I was talking with a friend, only last week, about how twenty years ago I was chastised for using an Oscar Wilde story in a service of Christian worship … a parishioner had complained about the young things leading the service, and chief among the complaint, the ‘pièce de résistance,’ was that I had used a story by ‘a practicing homosexual’ as the sermon.

I accepted most of the complaints. But that one I threw back.

The following excerpt from De Profundis, is not what I read at that service years ago … but I will surely be reading it at services in the future.

Enjoy Oscar at his prison low / most humbled / authentic /  honest and most beautiful best.

Read it a few times … there is depth here.

 

“Yet the whole life of Christ — so entirely may sorrow and beauty be made one in their meaning and manifestation — is really an idyll, though it ends with the veil of the temple being rent, and the darkness coming over the face of the earth, and the stone rolled to the door of the sepulchre. 

One always thinks of him as a young bridegroom with his companions, as indeed he somewhere describes himself; as a shepherd straying through a valley with his sheep in search of green meadow or cool stream; as a singer trying to build out of the music the walls of the City of God; or as a lover for whose love the whole world was too small.  His miracles seem to me to be as exquisite as the coming of spring, and quite as natural.  I see no difficulty at all in believing that such was the charm of his personality that his mere presence could bring peace to souls in anguish, and that those who touched his garments or his hands forgot their pain; or that as he passed by on the highway of life people who had seen nothing of life’s mystery, saw it clearly, and others who had been deaf to every voice but that of pleasure heard for the first time the voice of love and found it as ‘musical as Apollo’s lute’; or that evil passions fled at his approach, and men whose dull unimaginative lives had been but a mode of death rose as it were from the grave when he called them; or that when he taught on the hillside the multitude forgot their hunger and thirst and the cares of this world, and that to his friends who listened to him as he sat at meat the coarse food seemed delicate, and the water had the taste of good wine, and the whole house became full of the odour and sweetness of nard.

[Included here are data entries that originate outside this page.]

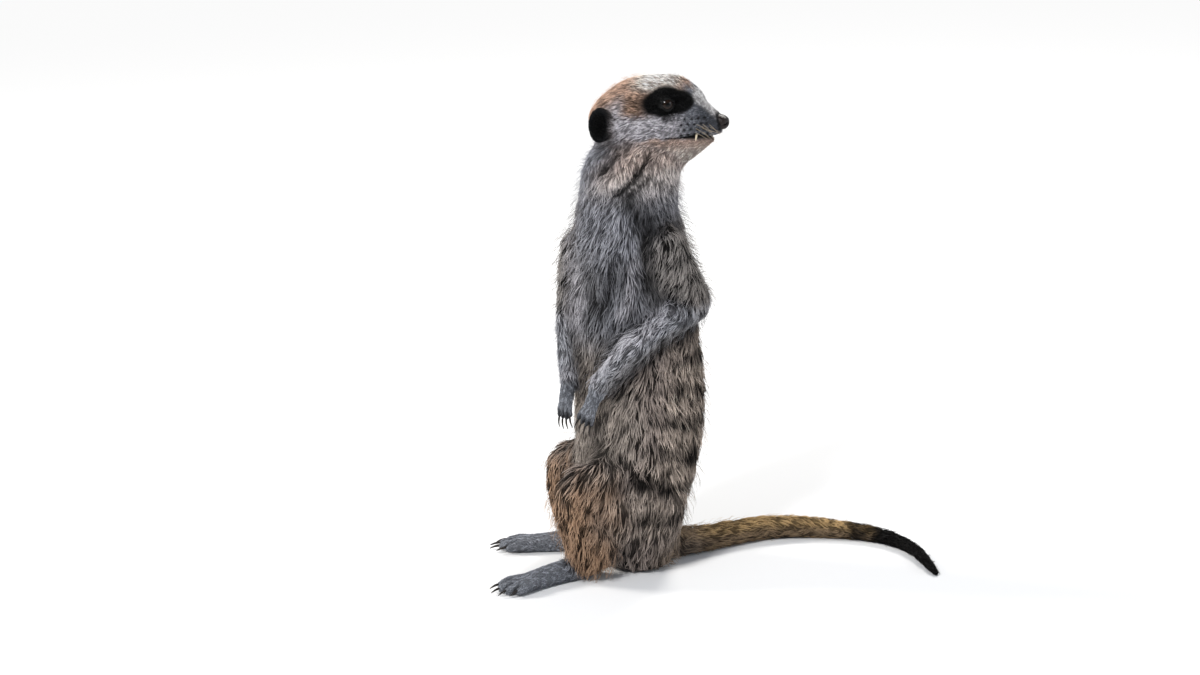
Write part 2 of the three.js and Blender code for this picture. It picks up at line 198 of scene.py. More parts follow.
def refine(bm, wanted):
    """Cuts each edge in two where both of its ends are wanted."""
    inside = wanted(np.array([v.co for v in bm.verts]))
    bm.verts.index_update()
    edges = [e for e in bm.edges if inside[e.verts[0].index] and inside[e.verts[1].index]]
    bmesh.ops.subdivide_edges(bm, edges=edges, cuts=1, use_grid_fill=True, smooth=0)
    bmesh.ops.triangulate(bm, faces=[f for f in bm.faces if len(f.verts) > 4])


def near_boxes(points, names, margin_mm):
    inside = np.zeros(len(points), bool)
    for name in names:
        low, high = box(name)
        inside |= ((points > low - margin_mm * MM) & (points < high + margin_mm * MM)).all(1)
    return inside


def on_face(points):
    a, s, h = head_mm(points).T
    return (a > -1) & (h > -22) & (a < 60) & (np.abs(s) < 40) & (h < 40)


def from_eye(points):
    """How far points are from the nearer eye."""
    return np.min([np.linalg.norm(points - at, axis=1) for at in eye_at.values()], axis=0)


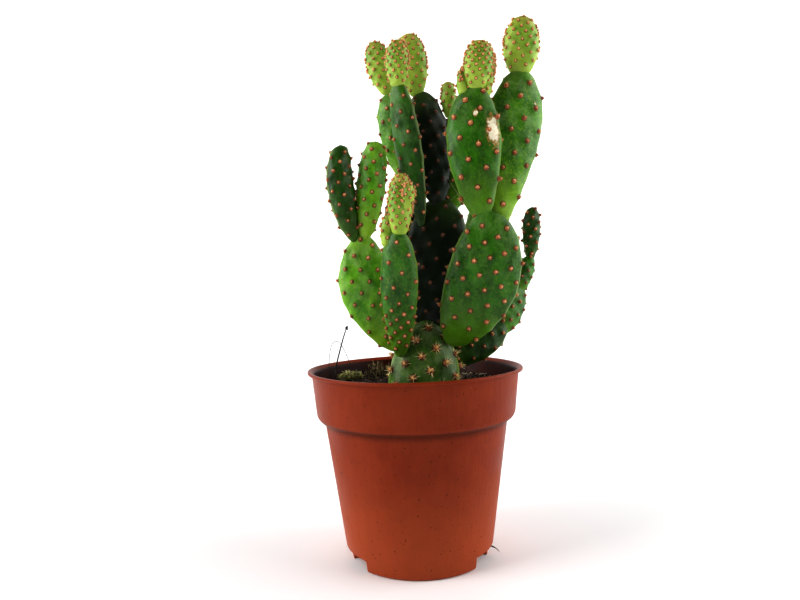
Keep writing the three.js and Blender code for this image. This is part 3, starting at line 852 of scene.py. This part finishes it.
# Each skin's name, its deep, middle and light green, its bloom and painted sheen with their
# share, and its tip's colour with that one's share.
SKINS = {
    "old": ("old_skin", "#2a5218", "#507828", "#8a9a38", "#a8b488", 0.4, "#64803a", 0.2),
    # Near-black: painted shade for the pads deep in the middle, lighter towards the tip, which
    # rises out of the shade.
    "inner": ("inner_skin", "#020a02", "#071a04", "#122808", "#2c4424", 0.2, "#4a682c", 0.5),
    "mature": ("mature_skin", "#1c4c04", "#327206", "#709c12", "#84a85c", 0.34, "#7a9a48", 0.1),
    "shaded": ("shaded_skin", "#123604", "#205006", "#4c7410", "#6c864c", 0.3, "#5c7c2e", 0.1),
    "shaded_foot": (
        "shaded_foot_skin", "#1a4604", "#306a06", "#0e2c04", "#7a9c58", 0.4, "#6e8e3c", 0.2
    ),
    "waxy": ("waxy_skin", "#2e680c", "#528e18", "#a8cc38", "#9ab67c", 0.45, "#88a858", 0.2),
    # A lit copy of the skin, painted lighter, for pads that face the light.
    "painted_lit": ("bright_skin", "#42860f", "#70b01e", "#a0c02c", "#b4c88c", 0.4, "#98ae48", 0.3),
    "young": ("young_skin", "#6c9c2a", "#a0bc4a", "#b4c850", "#b8c07c", 0.35, "#c8a054", 0.45),
}
skins = {word: cactus_skin(*settings) for word, settings in SKINS.items()}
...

Renan in his Vie de Jesus … says somewhere that Christ’s great achievement was that he made himself as much loved after his death as he had been during his lifetime.  And certainly, if his place is among the poets, he is the leader of all the lovers.  He saw that love was the first secret of the world for which the wise men had been looking, and that it was only through love that one could approach either the heart of the leper or the feet of God.”